Power BI started as the online service, with the Power BI Desktop tool seeming like a bit of an afterthought. At least from the marketing perspective as all of the early demos and media from Microsoft was about the online report service. Since then it's evolved to become the primary way we will build reports in SQL Server moving forward, which I think is a good move.

While I can understand the developers at Microsoft not really thinking that the service would on-premises and maybe not considering the need to provide some text format for the reports, I can't understand why they didn't learn from the Integration Services team and realize that binary versions of programmable items don't make sense. We need a format that can be easily versioned, and maybe more importantly, stored in a VCS and diff'd in a way humans can understand.

When building a format for storing code, please consider the need to work in a team and version the changes made. This means any format should not be a) binary and b) difficult to decode. Separate visual elements from logical elements and ensure a text version of this can be examined by developers. You can use XML, JSON, YAML, or any other text based format, but choose something that makes sense. Even if you add your own extension, ensure that standard tools that work with code can use this.
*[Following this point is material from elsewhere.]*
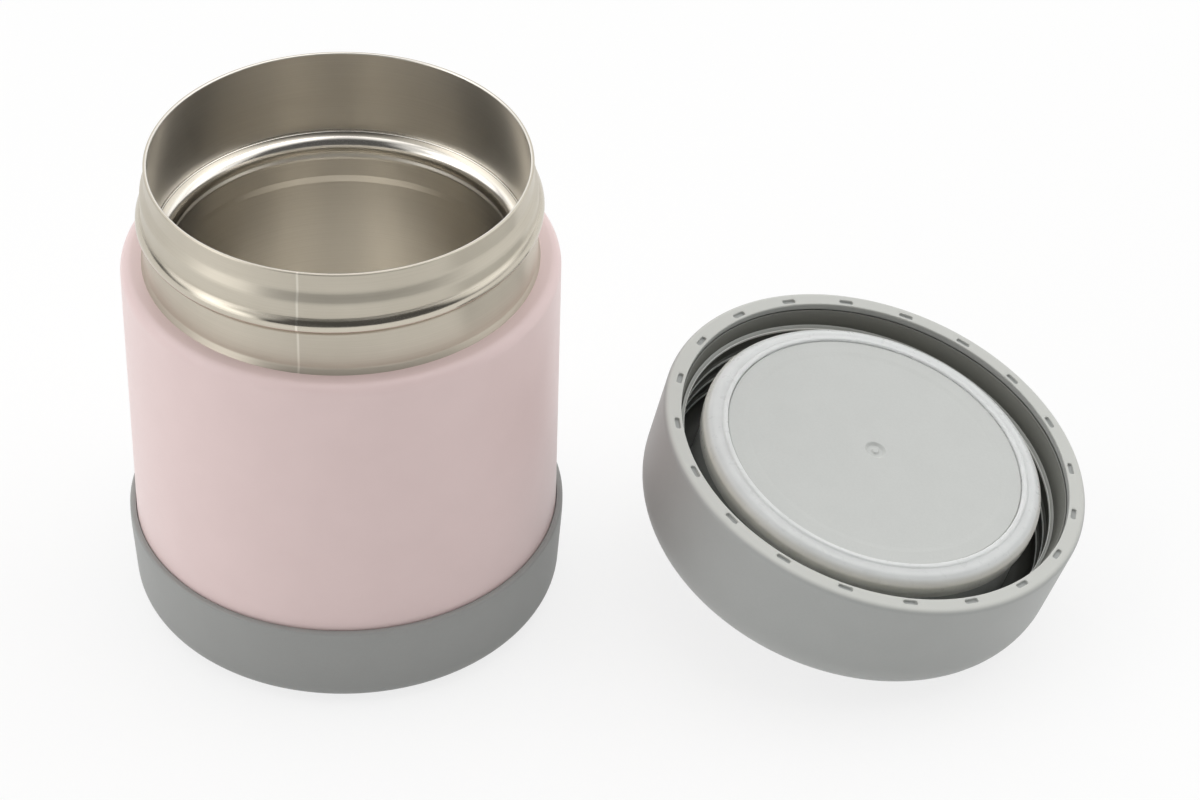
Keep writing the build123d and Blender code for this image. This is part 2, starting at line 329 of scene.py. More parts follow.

I do know the PBIX format is a ZIP file, but zip files don't easily integrate with a VCS. We could use hooks to extract/rebuild out files on commit/checkout, but that's cumbersome and silly. I'd rather that the PBIX were a folder with the files inside. Users, including my Mom, can zip a folder and email that if needed. To me, that would have been a better structure from the beginning.

Microsoft is supposed to be a company providing platforms that we build upon and use in our work. The decisions for the Power BI service seem to be poorly thought through with that in mind. I'd urge them to create a baseline set of rules for future products that consider DevOps, teams, and the need to track code.